I greatly value biblical apostolic leadership, based on the necessity of those ministries as described in Ephesians 4:11-16. Most local churches either fail or do not grow out of neglect for at least two of those ministries: apostle and prophet. God intended for His church to be guided by all five of these ministries. And we desire to submit ourselves to leadership in order to grow. This is what we've done as I've led our fellowship to come under the direction and oversight of New Frontiers USA.
To summarize, 2009 was one of the most glorious in my life. Our church plant grew in quality and quantity...in fruitfuless and faithfulness. One Newfrontiers apostolic leader said one Sunday morning to us that we were blessed with an unusual number of leaders. And God doesn't do that, he said, unless there are plans to grow and reproduce beyond the borders of our city and county and state.
In 2010 we pressed forward with a clear vision for continued apostolic leadership, what it means to belong to a local church, and the refining of our leadership in development team.

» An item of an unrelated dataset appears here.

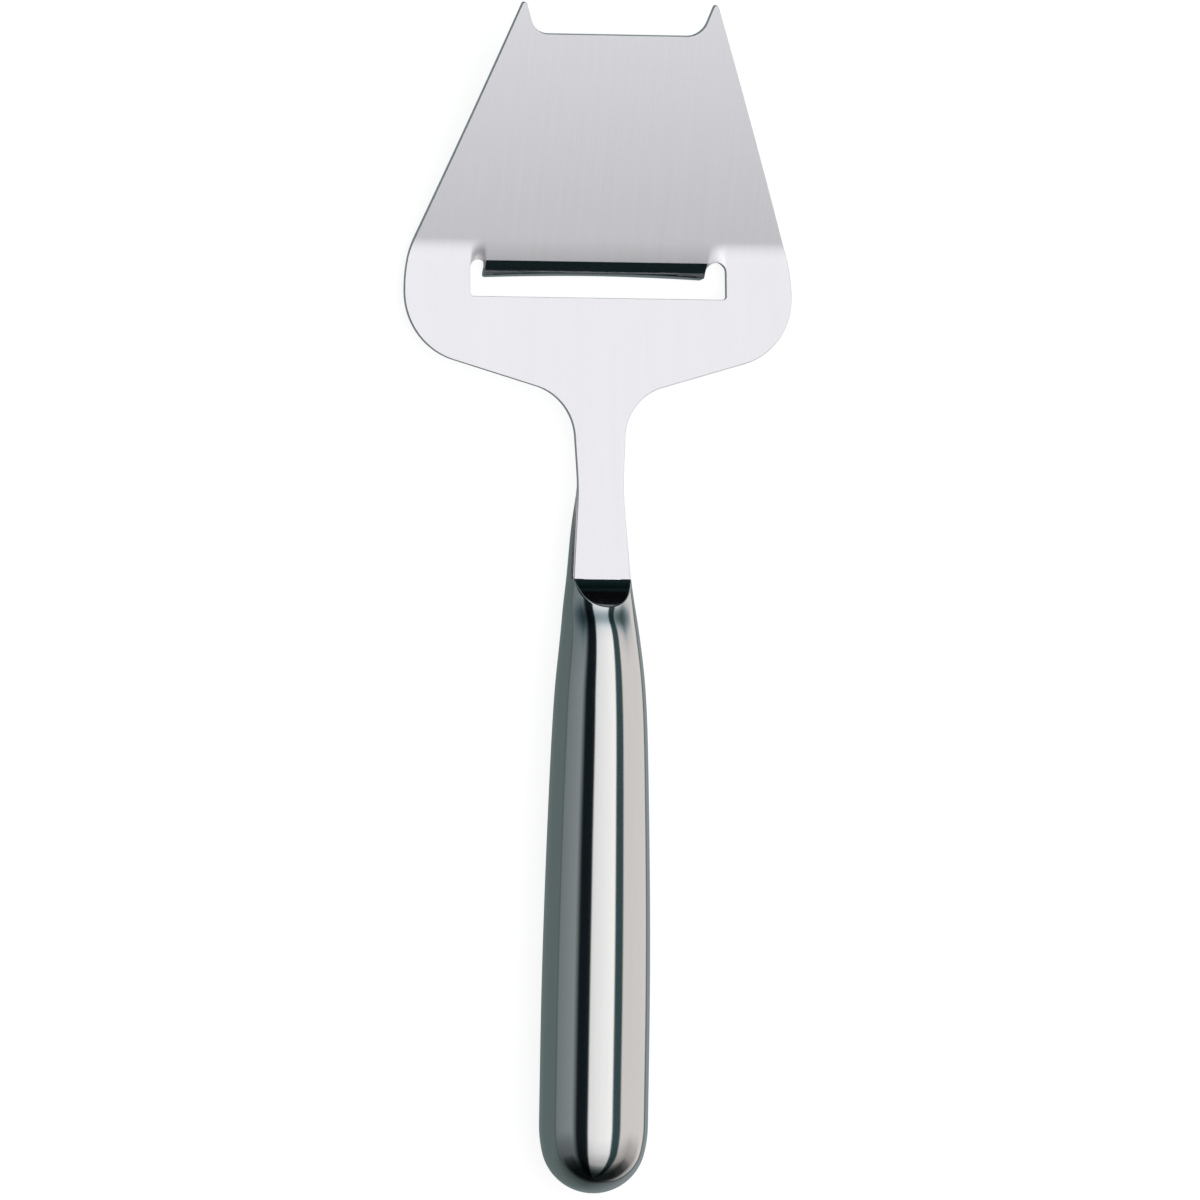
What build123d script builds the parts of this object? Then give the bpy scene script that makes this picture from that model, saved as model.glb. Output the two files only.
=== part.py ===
from build123d import *
from math import asin, atan, cos, degrees, radians, sin, sqrt, tan
import os

# Cheese slicer in steel: one stamped and bent blade sheet, whose neck lies on
# the nose of a hollow handle made of two pressed shells.
# X runs across the blade, Y from the round end of the handle to the prongs,
# Z up from the table that the handle's belly and the cutting lip lie on.
# Lengths are in millimetres and angles in degrees.

# Whole slicer
overall_length = 240.0
overrun = 5.0

# Handle, measured from the step where the neck goes into it
handle_length = 123.8
handle_radius = 11.0
shell_wall = 1.0
end_cap_length = 14.0
cap_dome_radius = 10.6
nose_reach = 24.0
cradle_depth = 9.1
parting_drop = 0.4
step_face_angle = 38.0

# Blade sheet: reaches along Y are measured from the step, distances back from the bend
sheet = 1.2
rear_pitch = 5.85
front_pitch = 17.0
tip_pitch = 12.0
bend_radius = 12.0
bend_reach = 66.0
blade_width = 81.6
shoulder_low_distance = 19.2
shoulder_high_distance = 2.8
shoulder_slope = 16.2
shoulder_low_radius = 14.0
shoulder_flat = 0.2
neck_root_radius = 11.0
neck_root_width = 10.0
waist_width = 9.4
waist_place_share = 0.495
waist_radius = 60.0
step_width = 11.9
tang_width = 8.0
tang_length = 26.0
tang_corner_radius = 2.5
tang_clearance = 0.1

# Prongs
prong_length = 6.3
prong_span = 40.3
prong_point_reach = 1.03
prong_inner_lean = 2.6
prong_root_radius = 4.2
prong_tip_radius = 0.55

# Cutting slot and its pressed lip
slot_width = 54.0
slot_distance = 9.3
slot_corner_radius = 0.75
lip_width = 46.6
lip_root_distance = 1.9
lip_edge_distance = 4.95
lip_edge_bow = 0.55
lip_press_angle = 4.0
lip_bend_angle = 9.0
lip_bend_radius = 2.0
lip_corner_radius = 0.7
lip_edge_land = 0.3
lip_bevel_angle = 70.0

# Sections of the handle ahead of the step: shares of nose_reach, then shares
# of cradle_depth below the top of the neck for the widest line and the belly,
# and the crest's height over the widest line as a share of the half-width
nose_ahead_shares = (1.00, 0.81, 0.70, 0.58, 0.34, 0.00)
nose_widest_shares = (0.09, 0.10, 0.13, 0.18, 0.24, 0.285)
nose_belly_shares = (0.10, 0.32, 0.50, 0.66, 0.87, 1.00)
nose_crest_shares = (1.00, 1.00, 1.00, 1.00, 0.98, 0.95)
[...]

Official church membership at the end of 2010 with a view toward biblical discipleship in 2011 is what awaits us now. I can't wait to see where this leads.
I love the church. I love my church. I love our people. I love our leaders. And I love the lost. I love the city, though I don't care much for small towns. I love the university campus. I love college students. I love weird people. I love kids. I love suffering married couples. I love new babies. I love racial neighborhoods, like the one where I live. I love fatherless kids playing in my yard each day. I love dreaming of urban renewal. I love investigating opportunities all around my small city for additional church plants among the poor and needy. I love to love. God made me this way.
Enjoy my journey as you have time. I also love to explore the gospel, the wondrous cross and all its splinters...the empty tomb and every little pebble inside. Explore and discover it all with me as the Lord leads me. I'm so privileged to have you share the mission in this small way. Perhaps there's something here that will stoke your fires.